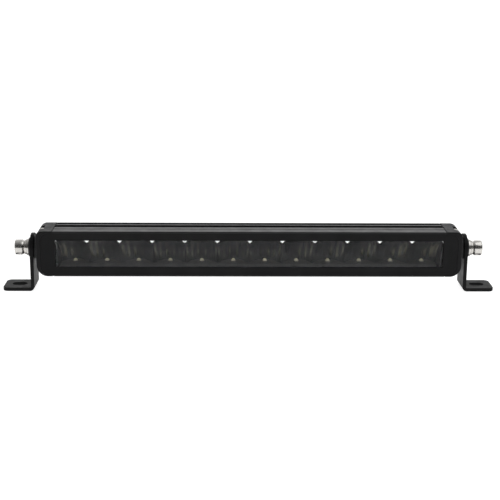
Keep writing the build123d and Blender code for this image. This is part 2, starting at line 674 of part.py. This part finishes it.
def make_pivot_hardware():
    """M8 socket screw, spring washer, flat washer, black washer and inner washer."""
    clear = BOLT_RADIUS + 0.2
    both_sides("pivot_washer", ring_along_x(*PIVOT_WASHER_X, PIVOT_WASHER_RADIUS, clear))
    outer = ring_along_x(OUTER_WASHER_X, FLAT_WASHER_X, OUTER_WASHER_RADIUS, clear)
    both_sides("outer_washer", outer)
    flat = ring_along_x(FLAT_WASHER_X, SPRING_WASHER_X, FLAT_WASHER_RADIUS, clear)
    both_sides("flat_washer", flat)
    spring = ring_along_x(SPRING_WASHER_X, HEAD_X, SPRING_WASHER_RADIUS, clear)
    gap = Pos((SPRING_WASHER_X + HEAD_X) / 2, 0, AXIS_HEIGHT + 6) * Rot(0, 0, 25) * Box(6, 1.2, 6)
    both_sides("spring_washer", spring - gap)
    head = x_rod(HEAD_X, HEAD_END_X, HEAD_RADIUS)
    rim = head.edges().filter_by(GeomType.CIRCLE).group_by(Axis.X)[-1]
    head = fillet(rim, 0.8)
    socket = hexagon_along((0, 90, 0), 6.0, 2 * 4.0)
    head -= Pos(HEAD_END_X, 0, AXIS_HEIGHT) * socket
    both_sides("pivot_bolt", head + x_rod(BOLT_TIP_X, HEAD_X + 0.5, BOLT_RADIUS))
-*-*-
### Objective
Exactly reproduce every line of the data above.

### Worked answer
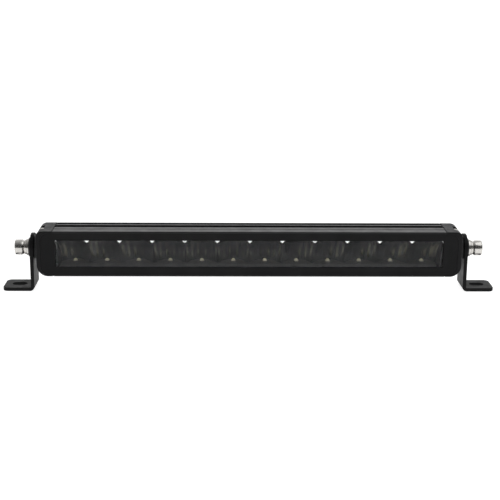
Keep writing the build123d and Blender code for this image. This is part 2, starting at line 674 of part.py. This part finishes it.
def make_pivot_hardware():
    """M8 socket screw, spring washer, flat washer, black washer and inner washer."""
    clear = BOLT_RADIUS + 0.2
    both_sides("pivot_washer", ring_along_x(*PIVOT_WASHER_X, PIVOT_WASHER_RADIUS, clear))
    outer = ring_along_x(OUTER_WASHER_X, FLAT_WASHER_X, OUTER_WASHER_RADIUS, clear)
    both_sides("outer_washer", outer)
    flat = ring_along_x(FLAT_WASHER_X, SPRING_WASHER_X, FLAT_WASHER_RADIUS, clear)
    both_sides("flat_washer", flat)
    spring = ring_along_x(SPRING_WASHER_X, HEAD_X, SPRING_WASHER_RADIUS, clear)
    gap = Pos((SPRING_WASHER_X + HEAD_X) / 2, 0, AXIS_HEIGHT + 6) * Rot(0, 0, 25) * Box(6, 1.2, 6)
    both_sides("spring_washer", spring - gap)
    head = x_rod(HEAD_X, HEAD_END_X, HEAD_RADIUS)
    rim = head.edges().filter_by(GeomType.CIRCLE).group_by(Axis.X)[-1]
    head = fillet(rim, 0.8)
    socket = hexagon_along((0, 90, 0), 6.0, 2 * 4.0)
    head -= Pos(HEAD_END_X, 0, AXIS_HEIGHT) * socket
    both_sides("pivot_bolt", head + x_rod(BOLT_TIP_X, HEAD_X + 0.5, BOLT_RADIUS))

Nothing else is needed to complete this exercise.